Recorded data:
○ ○ ○ ○ ○
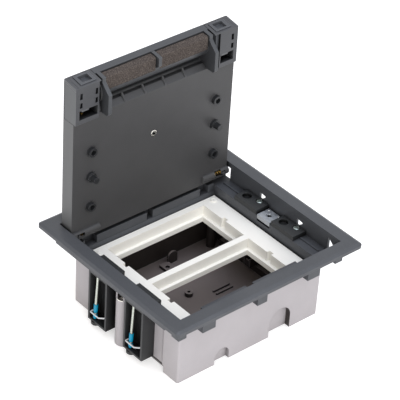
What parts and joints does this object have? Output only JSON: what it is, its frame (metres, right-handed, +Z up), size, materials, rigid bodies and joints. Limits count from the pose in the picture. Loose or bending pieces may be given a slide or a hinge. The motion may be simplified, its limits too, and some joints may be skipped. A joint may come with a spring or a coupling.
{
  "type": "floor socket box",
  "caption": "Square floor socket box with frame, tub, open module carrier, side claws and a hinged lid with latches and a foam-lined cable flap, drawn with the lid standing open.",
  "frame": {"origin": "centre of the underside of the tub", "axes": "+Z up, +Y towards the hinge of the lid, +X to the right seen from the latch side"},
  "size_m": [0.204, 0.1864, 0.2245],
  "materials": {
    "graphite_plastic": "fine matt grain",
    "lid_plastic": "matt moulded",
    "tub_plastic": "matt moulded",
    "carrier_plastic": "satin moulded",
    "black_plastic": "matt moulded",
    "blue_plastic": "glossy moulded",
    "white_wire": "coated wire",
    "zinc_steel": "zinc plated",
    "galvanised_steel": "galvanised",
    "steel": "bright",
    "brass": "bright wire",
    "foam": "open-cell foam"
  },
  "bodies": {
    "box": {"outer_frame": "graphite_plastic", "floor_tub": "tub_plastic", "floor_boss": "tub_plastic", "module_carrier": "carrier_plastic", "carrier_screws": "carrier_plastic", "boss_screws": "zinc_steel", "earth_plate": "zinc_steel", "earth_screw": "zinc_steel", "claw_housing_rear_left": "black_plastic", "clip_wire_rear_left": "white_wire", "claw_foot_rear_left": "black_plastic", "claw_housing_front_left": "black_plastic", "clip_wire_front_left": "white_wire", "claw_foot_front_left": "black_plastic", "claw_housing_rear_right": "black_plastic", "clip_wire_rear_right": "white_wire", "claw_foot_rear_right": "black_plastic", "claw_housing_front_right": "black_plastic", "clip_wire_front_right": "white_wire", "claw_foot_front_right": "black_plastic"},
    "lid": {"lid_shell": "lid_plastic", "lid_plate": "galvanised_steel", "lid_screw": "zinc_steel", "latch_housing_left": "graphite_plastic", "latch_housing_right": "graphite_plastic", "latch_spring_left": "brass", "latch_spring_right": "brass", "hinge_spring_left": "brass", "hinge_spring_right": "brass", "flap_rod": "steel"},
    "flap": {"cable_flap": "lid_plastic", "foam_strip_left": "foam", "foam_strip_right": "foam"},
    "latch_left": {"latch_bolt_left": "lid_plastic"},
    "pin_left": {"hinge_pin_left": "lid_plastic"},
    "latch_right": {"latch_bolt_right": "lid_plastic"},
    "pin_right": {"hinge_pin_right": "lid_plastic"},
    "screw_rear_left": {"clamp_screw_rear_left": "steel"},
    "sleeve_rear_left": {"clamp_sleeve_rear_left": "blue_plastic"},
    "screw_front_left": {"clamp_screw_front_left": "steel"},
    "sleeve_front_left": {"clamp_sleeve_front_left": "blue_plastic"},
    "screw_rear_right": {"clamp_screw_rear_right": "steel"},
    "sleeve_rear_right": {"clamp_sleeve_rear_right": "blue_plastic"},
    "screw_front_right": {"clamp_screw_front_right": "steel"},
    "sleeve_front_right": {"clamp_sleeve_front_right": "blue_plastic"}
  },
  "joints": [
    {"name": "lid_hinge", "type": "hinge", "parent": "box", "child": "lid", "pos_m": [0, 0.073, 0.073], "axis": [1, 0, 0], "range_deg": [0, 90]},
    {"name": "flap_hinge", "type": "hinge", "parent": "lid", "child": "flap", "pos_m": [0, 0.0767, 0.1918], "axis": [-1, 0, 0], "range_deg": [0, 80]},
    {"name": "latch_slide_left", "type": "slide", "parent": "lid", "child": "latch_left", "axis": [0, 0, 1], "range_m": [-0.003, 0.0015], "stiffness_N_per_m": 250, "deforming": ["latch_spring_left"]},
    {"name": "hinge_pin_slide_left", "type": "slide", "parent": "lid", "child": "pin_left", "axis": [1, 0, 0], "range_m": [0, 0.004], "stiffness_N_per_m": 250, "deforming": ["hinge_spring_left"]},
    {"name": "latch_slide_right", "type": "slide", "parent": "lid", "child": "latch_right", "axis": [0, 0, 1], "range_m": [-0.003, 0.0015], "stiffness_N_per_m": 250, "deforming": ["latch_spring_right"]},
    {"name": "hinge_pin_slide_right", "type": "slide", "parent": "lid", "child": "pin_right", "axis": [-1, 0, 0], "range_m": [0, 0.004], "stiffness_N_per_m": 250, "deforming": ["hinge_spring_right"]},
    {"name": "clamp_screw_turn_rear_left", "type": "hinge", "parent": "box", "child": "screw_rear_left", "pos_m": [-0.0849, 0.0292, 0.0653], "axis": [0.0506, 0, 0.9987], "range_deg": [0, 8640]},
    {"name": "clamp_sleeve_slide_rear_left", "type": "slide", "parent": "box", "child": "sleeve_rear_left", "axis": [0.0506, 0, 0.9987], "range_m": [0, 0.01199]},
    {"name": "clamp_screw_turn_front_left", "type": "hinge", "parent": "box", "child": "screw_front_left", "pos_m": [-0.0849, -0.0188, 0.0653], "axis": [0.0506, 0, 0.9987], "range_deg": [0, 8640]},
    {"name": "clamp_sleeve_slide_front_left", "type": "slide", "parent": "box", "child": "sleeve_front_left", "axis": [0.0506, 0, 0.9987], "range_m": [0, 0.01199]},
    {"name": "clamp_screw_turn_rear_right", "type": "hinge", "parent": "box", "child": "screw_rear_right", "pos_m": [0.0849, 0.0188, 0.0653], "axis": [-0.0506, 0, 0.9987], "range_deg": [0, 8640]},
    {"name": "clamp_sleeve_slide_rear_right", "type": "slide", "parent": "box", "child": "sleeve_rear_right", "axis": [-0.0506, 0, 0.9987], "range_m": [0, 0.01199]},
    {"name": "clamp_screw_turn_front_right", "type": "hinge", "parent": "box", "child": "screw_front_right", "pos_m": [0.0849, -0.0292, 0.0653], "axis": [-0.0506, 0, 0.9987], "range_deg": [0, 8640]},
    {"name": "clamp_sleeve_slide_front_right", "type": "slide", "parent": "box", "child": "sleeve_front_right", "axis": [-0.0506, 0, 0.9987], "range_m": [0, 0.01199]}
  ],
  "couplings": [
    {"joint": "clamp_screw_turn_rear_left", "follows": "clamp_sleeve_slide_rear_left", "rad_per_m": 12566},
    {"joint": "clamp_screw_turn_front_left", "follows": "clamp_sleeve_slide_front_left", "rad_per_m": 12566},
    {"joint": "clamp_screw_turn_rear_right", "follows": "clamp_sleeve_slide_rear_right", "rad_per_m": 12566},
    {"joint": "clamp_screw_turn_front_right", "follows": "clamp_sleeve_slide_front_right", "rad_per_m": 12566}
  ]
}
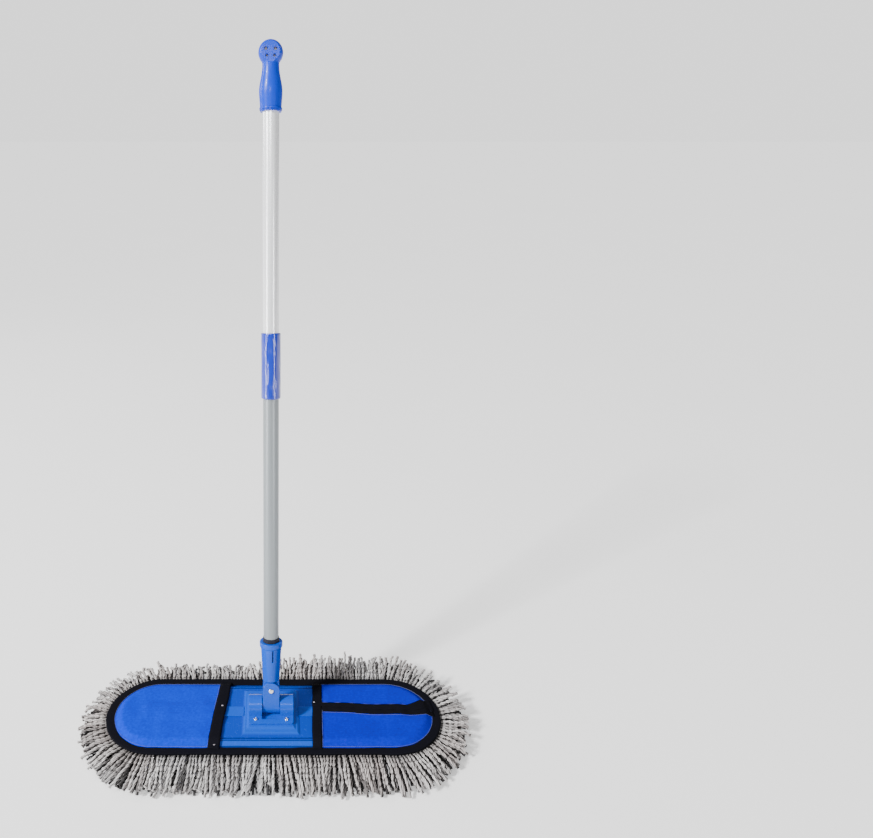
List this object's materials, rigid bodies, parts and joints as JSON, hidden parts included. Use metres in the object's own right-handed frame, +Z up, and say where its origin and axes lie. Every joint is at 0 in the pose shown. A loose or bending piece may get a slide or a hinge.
○ ○ ○ ○ ○
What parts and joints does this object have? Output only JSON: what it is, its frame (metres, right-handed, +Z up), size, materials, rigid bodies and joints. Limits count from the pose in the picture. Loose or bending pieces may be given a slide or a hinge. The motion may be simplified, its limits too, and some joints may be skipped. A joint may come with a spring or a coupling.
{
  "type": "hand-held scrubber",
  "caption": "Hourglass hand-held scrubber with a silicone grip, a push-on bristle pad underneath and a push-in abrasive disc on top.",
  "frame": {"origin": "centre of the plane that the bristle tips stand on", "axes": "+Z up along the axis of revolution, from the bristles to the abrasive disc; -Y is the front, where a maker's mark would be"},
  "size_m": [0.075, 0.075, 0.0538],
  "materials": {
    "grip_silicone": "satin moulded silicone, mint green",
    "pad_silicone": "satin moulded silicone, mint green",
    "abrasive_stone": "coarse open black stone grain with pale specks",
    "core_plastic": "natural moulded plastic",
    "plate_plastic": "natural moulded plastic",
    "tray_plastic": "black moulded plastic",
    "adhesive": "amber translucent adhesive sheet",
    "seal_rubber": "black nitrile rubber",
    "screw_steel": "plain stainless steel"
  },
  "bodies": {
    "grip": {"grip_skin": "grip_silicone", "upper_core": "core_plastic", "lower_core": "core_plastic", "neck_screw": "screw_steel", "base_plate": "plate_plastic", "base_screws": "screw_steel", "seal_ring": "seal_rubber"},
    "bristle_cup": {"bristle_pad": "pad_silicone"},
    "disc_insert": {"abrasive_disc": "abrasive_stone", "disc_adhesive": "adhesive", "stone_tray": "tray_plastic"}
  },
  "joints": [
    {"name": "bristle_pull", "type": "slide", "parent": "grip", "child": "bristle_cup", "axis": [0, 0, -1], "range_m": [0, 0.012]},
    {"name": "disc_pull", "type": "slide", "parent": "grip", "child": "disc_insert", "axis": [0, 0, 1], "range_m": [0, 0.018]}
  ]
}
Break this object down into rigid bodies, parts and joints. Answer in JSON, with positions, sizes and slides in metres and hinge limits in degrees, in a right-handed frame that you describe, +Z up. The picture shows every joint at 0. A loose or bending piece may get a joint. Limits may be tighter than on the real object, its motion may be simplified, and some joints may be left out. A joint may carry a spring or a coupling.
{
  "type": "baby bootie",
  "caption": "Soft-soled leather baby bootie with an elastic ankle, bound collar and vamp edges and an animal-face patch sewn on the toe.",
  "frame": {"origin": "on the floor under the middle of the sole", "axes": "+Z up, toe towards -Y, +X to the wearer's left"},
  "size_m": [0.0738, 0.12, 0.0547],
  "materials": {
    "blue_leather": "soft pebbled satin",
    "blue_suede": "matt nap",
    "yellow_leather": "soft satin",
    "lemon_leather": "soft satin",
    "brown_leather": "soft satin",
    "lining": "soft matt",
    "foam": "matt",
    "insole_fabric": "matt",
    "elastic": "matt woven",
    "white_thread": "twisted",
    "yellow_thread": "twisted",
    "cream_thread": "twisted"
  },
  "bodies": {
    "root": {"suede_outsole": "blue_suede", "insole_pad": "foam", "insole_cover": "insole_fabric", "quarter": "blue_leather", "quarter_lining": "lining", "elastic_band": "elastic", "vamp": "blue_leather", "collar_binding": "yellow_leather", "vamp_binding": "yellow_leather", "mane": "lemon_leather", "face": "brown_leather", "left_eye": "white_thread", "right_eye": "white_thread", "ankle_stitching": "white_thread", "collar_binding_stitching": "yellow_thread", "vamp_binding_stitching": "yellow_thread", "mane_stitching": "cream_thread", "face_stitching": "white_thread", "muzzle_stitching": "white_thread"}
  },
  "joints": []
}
○ ○ ○ ○ ○
### Stated task
Select and copy every line from the records that includes the word "JSON".

### Written response
What parts and joints does this object have? Output only JSON: what it is, its frame (metres, right-handed, +Z up), size, materials, rigid bodies and joints. Limits count from the pose in the picture. Loose or bending pieces may be given a slide or a hinge. The motion may be simplified, its limits too, and some joints may be skipped. A joint may come with a spring or a coupling.
List this object's materials, rigid bodies, parts and joints as JSON, hidden parts included. Use metres in the object's own right-handed frame, +Z up, and say where its origin and axes lie. Every joint is at 0 in the pose shown. A loose or bending piece may get a slide or a hinge.
What parts and joints does this object have? Output only JSON: what it is, its frame (metres, right-handed, +Z up), size, materials, rigid bodies and joints. Limits count from the pose in the picture. Loose or bending pieces may be given a slide or a hinge. The motion may be simplified, its limits too, and some joints may be skipped. A joint may come with a spring or a coupling.
Break this object down into rigid bodies, parts and joints. Answer in JSON, with positions, sizes and slides in metres and hinge limits in degrees, in a right-handed frame that you describe, +Z up. The picture shows every joint at 0. A loose or bending piece may get a joint. Limits may be tighter than on the real object, its motion may be simplified, and some joints may be left out. A joint may carry a spring or a coupling.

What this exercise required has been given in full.